Scripts that build objects
——————
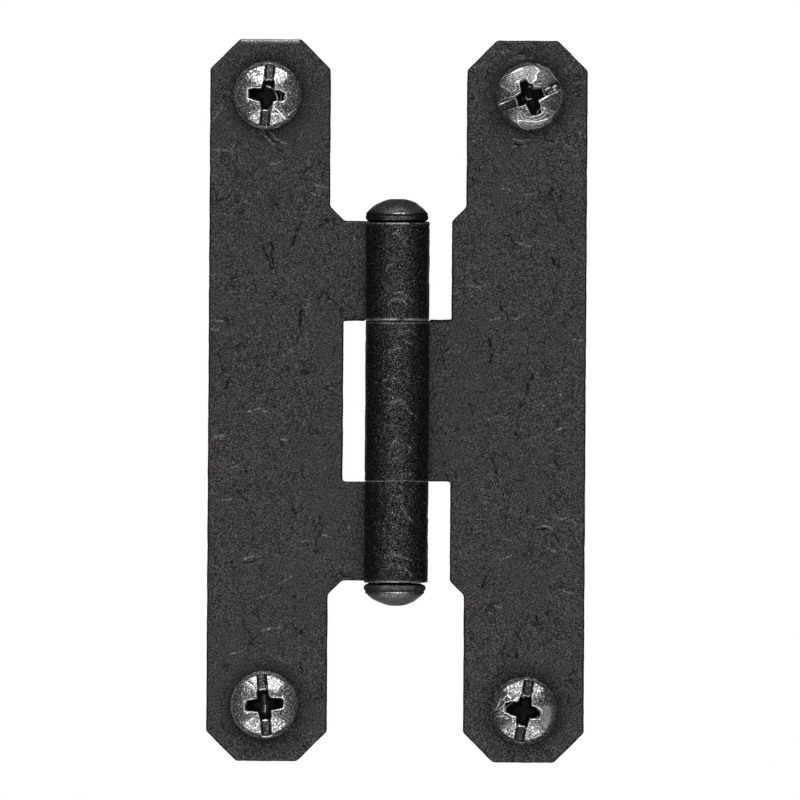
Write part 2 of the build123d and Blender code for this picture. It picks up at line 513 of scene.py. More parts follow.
def grown(piece, tree, settings):
    """The piece's mesh after a tree with these settings, as a plain mesh."""
    modifier = piece.modifiers.new("grown", "NODES")
    modifier.node_group = tree
    for item in tree.interface.items_tree:
        if item.in_out == "INPUT" and item.name in settings:
            modifier[item.identifier] = settings[item.name]
    bpy.context.view_layer.update()
    ready = piece.evaluated_get(bpy.context.evaluated_depsgraph_get())
    mesh = bpy.data.meshes.new_from_object(ready)
    piece.modifiers.remove(modifier)
    piece.data = mesh
    mesh.name = piece.name
    return piece


def forged_grain_group():
    """The skin of black forged iron: fine speckle, broad blotches and short cracks."""
    tree, given = new_tree("forged grain", "ShaderNodeTree", (
        "Vector", "Grain Size", "Blotch Size", "Crack Size"), ("Speckle", "Blotch", "Crack", "Height"))

    def pattern(size, detail, rough, shift=(0, 0, 0)):
        return add(tree, "ShaderNodeTexNoise", {
            "Vector": vectors("ADD", {0: given["Vector"], 1: shift}),
            "Scale": over(1.0, given[size]), "Detail": detail, "Roughness": rough}).outputs

    grain = pattern("Grain Size", 1.0, 0.6)[0]
    blotch = ramp(pattern("Blotch Size", 3.0, 0.6)[0], 0.3, 0.7)
    bent = pattern("Crack Size", 2.0, 0.5, (0.3, 0.1, 0.7))["Color"]
    bend = vectors("SCALE", {0: bent, "Scale": times(given["Crack Size"], 1.3)})
    cells = add(tree, "ShaderNodeTexVoronoi", {
        "Vector": vectors("ADD", {0: given["Vector"], 1: bend}),
        "Scale": over(1.0, given["Crack Size"])}, feature="DISTANCE_TO_EDGE").outputs[0]
    line = minus(1.0, ramp(cells, 0.0, 0.06))
    crack = times(line, ramp(pattern("Crack Size", 1.0, 0.5, (0.9, 0.4, 0.2))[0], 0.54, 0.64))
    height = minus(plus(grain, times(blotch, 0.3)), times(crack, 0.9))
    return give(tree, {
        "Speckle": ramp(grain, 0.46, 0.64), "Blotch": blotch, "Crack": crack, "Height": height})


def edge_wear_group():
    """Where handling has worn an edge bright: an edge value broken up by noise."""
    tree, given = new_tree("edge wear", "ShaderNodeTree", ("Vector", "Edge", "Size", "Amount"), ("Wear",))
    chips = add(tree, "ShaderNodeTexNoise", {
        "Vector": given["Vector"], "Scale": over(1.0, given["Size"]),
        "Detail": 3.0, "Roughness": 0.6}).outputs[0]
    value = times(given["Edge"], times(chips, 2.0))
    low = minus(1.3, given["Amount"])
    return give(tree, {"Wear": ramp(value, low, plus(low, 0.3))})


grain_group = forged_grain_group()
wear_group = edge_wear_group()


def blend(share, first, second):
    """Two colours mixed by a share."""
    return add(share.id_data, "ShaderNodeMix", {0: share, 6: first, 7: second}, data_type="RGBA").outputs[2]


def colour(red, green, blue):
    return (red, green, blue, 1.0)


def grey(tone, green=1.0):
    return colour(tone, tone * green, tone)


def attribute(tree, name):
    return add(tree, "ShaderNodeAttribute", attribute_name=name).outputs["Fac"]


def new_material(name):
    """A material, its tree, its shader and the place on the object."""
    material = bpy.data.materials.new(name)
    material.use_nodes = True
    tree = material.node_tree
    return material, tree, tree.nodes["Principled BSDF"], add(tree, "ShaderNodeTexCoord").outputs["Object"]


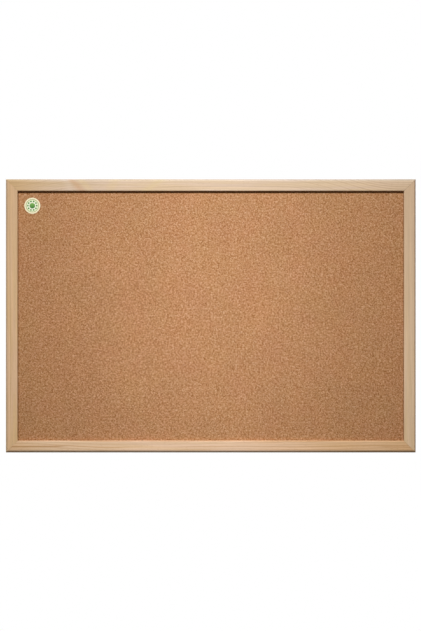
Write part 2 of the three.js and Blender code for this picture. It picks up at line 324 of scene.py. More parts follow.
# Cork colour: two sizes of granule and the dark specks, in cells a metre. The colour comes from
# the draws of both sizes and from the group that they lie in
CORK_CELLS = {
    "large": {"scale": 730.0, "shift": (0.0, 0.0, 0.0)},
    "small": {"scale": 1250.0, "shift": (3.1, 0.7, 1.9)},
    "speck": {"scale": 500.0, "shift": (7.7, 2.3, 4.1)},
}
CORK_BEND_SCALE = 260.0
CORK_BEND = 3.0 * MM
CORK_GROUP_SPAN = (0.25, 0.75)
CORK_SHARES = {"large": 0.42, "small": 0.3, "group": 0.28}
CORK_TONES = [
    (0.10, tone(139, 88, 46)),
    (0.35, tone(179, 128, 86)),
    (0.55, tone(195, 145, 105)),
    (0.75, tone(210, 163, 126)),
    (0.92, tone(231, 192, 159)),
]
CORK_SEAM_SPAN = (0.35, 0.75)
CORK_SEAM_STRENGTHS = (0.0, 0.22)
CORK_SEAM_TONE = tone(157, 105, 62)
SPECK_FEWNESS = (0.85, 0.89)
SPECK_EDGE = (0.28, 0.5)
SPECK_STRENGTH = 0.7
SPECK_TONE = tone(124, 73, 34)
CORK_WASH_SCALE = 9.0
CORK_WASH_LEVELS = (0.975, 1.02)
# Painted shade in the corner along the frame's sides and foot: its width and strengths
CORK_CORNER_SHADE_WIDTH = 4.0 * MM
CORK_CORNER_SHADE_STRENGTHS = (0.2, 0.0)
CORK_RELIEF_SHARE = -0.5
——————
-- PROMPT --
Copy out all of the records above with nothing altered.

-- THE REPLY --
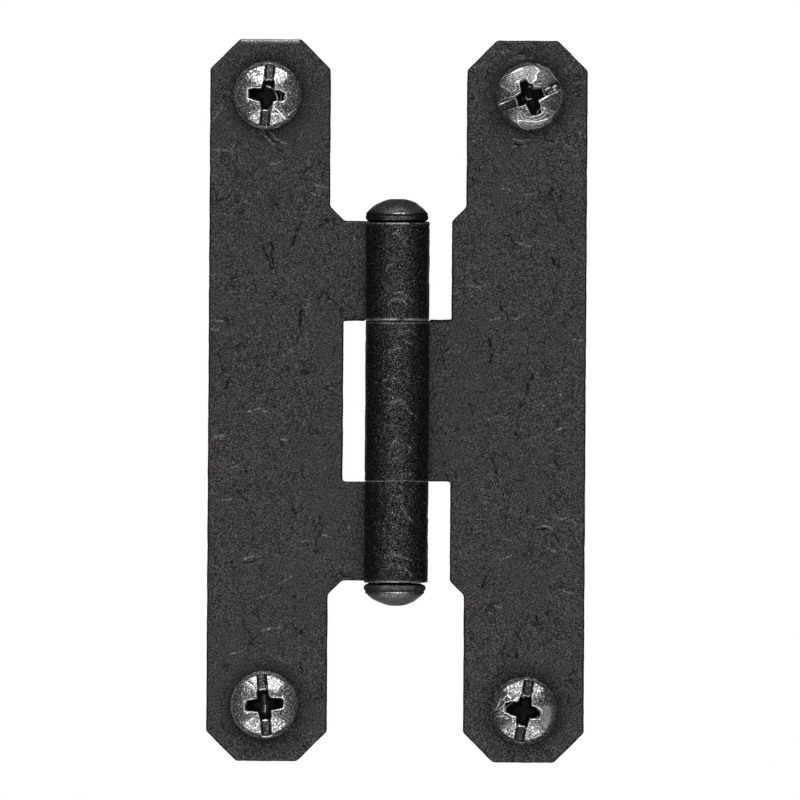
Write part 2 of the build123d and Blender code for this picture. It picks up at line 513 of scene.py. More parts follow.
def grown(piece, tree, settings):
    """The piece's mesh after a tree with these settings, as a plain mesh."""
    modifier = piece.modifiers.new("grown", "NODES")
    modifier.node_group = tree
    for item in tree.interface.items_tree:
        if item.in_out == "INPUT" and item.name in settings:
            modifier[item.identifier] = settings[item.name]
    bpy.context.view_layer.update()
    ready = piece.evaluated_get(bpy.context.evaluated_depsgraph_get())
    mesh = bpy.data.meshes.new_from_object(ready)
    piece.modifiers.remove(modifier)
    piece.data = mesh
    mesh.name = piece.name
    return piece


def forged_grain_group():
    """The skin of black forged iron: fine speckle, broad blotches and short cracks."""
    tree, given = new_tree("forged grain", "ShaderNodeTree", (
        "Vector", "Grain Size", "Blotch Size", "Crack Size"), ("Speckle", "Blotch", "Crack", "Height"))

    def pattern(size, detail, rough, shift=(0, 0, 0)):
        return add(tree, "ShaderNodeTexNoise", {
            "Vector": vectors("ADD", {0: given["Vector"], 1: shift}),
            "Scale": over(1.0, given[size]), "Detail": detail, "Roughness": rough}).outputs

    grain = pattern("Grain Size", 1.0, 0.6)[0]
    blotch = ramp(pattern("Blotch Size", 3.0, 0.6)[0], 0.3, 0.7)
    bent = pattern("Crack Size", 2.0, 0.5, (0.3, 0.1, 0.7))["Color"]
    bend = vectors("SCALE", {0: bent, "Scale": times(given["Crack Size"], 1.3)})
    cells = add(tree, "ShaderNodeTexVoronoi", {
        "Vector": vectors("ADD", {0: given["Vector"], 1: bend}),
        "Scale": over(1.0, given["Crack Size"])}, feature="DISTANCE_TO_EDGE").outputs[0]
    line = minus(1.0, ramp(cells, 0.0, 0.06))
    crack = times(line, ramp(pattern("Crack Size", 1.0, 0.5, (0.9, 0.4, 0.2))[0], 0.54, 0.64))
    height = minus(plus(grain, times(blotch, 0.3)), times(crack, 0.9))
    return give(tree, {
        "Speckle": ramp(grain, 0.46, 0.64), "Blotch": blotch, "Crack": crack, "Height": height})


def edge_wear_group():
    """Where handling has worn an edge bright: an edge value broken up by noise."""
    tree, given = new_tree("edge wear", "ShaderNodeTree", ("Vector", "Edge", "Size", "Amount"), ("Wear",))
    chips = add(tree, "ShaderNodeTexNoise", {
        "Vector": given["Vector"], "Scale": over(1.0, given["Size"]),
        "Detail": 3.0, "Roughness": 0.6}).outputs[0]
    value = times(given["Edge"], times(chips, 2.0))
    low = minus(1.3, given["Amount"])
    return give(tree, {"Wear": ramp(value, low, plus(low, 0.3))})


grain_group = forged_grain_group()
wear_group = edge_wear_group()


def blend(share, first, second):
    """Two colours mixed by a share."""
    return add(share.id_data, "ShaderNodeMix", {0: share, 6: first, 7: second}, data_type="RGBA").outputs[2]


def colour(red, green, blue):
    return (red, green, blue, 1.0)


def grey(tone, green=1.0):
    return colour(tone, tone * green, tone)


def attribute(tree, name):
    return add(tree, "ShaderNodeAttribute", attribute_name=name).outputs["Fac"]


def new_material(name):
    """A material, its tree, its shader and the place on the object."""
    material = bpy.data.materials.new(name)
    material.use_nodes = True
    tree = material.node_tree
    return material, tree, tree.nodes["Principled BSDF"], add(tree, "ShaderNodeTexCoord").outputs["Object"]


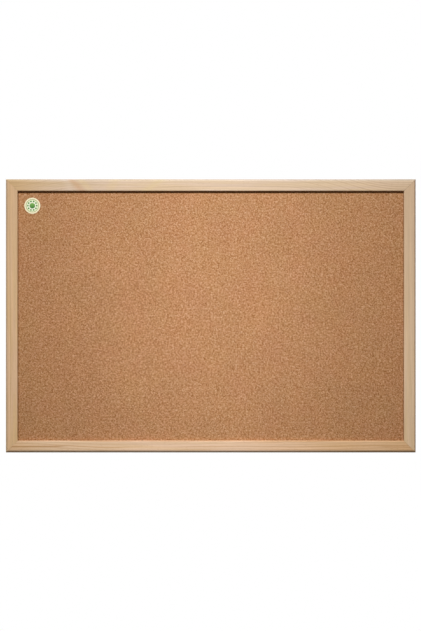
Write part 2 of the three.js and Blender code for this picture. It picks up at line 324 of scene.py. More parts follow.
# Cork colour: two sizes of granule and the dark specks, in cells a metre. The colour comes from
# the draws of both sizes and from the group that they lie in
CORK_CELLS = {
    "large": {"scale": 730.0, "shift": (0.0, 0.0, 0.0)},
    "small": {"scale": 1250.0, "shift": (3.1, 0.7, 1.9)},
    "speck": {"scale": 500.0, "shift": (7.7, 2.3, 4.1)},
}
CORK_BEND_SCALE = 260.0
CORK_BEND = 3.0 * MM
CORK_GROUP_SPAN = (0.25, 0.75)
CORK_SHARES = {"large": 0.42, "small": 0.3, "group": 0.28}
CORK_TONES = [
    (0.10, tone(139, 88, 46)),
    (0.35, tone(179, 128, 86)),
    (0.55, tone(195, 145, 105)),
    (0.75, tone(210, 163, 126)),
    (0.92, tone(231, 192, 159)),
]
CORK_SEAM_SPAN = (0.35, 0.75)
CORK_SEAM_STRENGTHS = (0.0, 0.22)
CORK_SEAM_TONE = tone(157, 105, 62)
SPECK_FEWNESS = (0.85, 0.89)
SPECK_EDGE = (0.28, 0.5)
SPECK_STRENGTH = 0.7
SPECK_TONE = tone(124, 73, 34)
CORK_WASH_SCALE = 9.0
CORK_WASH_LEVELS = (0.975, 1.02)
# Painted shade in the corner along the frame's sides and foot: its width and strengths
CORK_CORNER_SHADE_WIDTH = 4.0 * MM
CORK_CORNER_SHADE_STRENGTHS = (0.2, 0.0)
CORK_RELIEF_SHARE = -0.5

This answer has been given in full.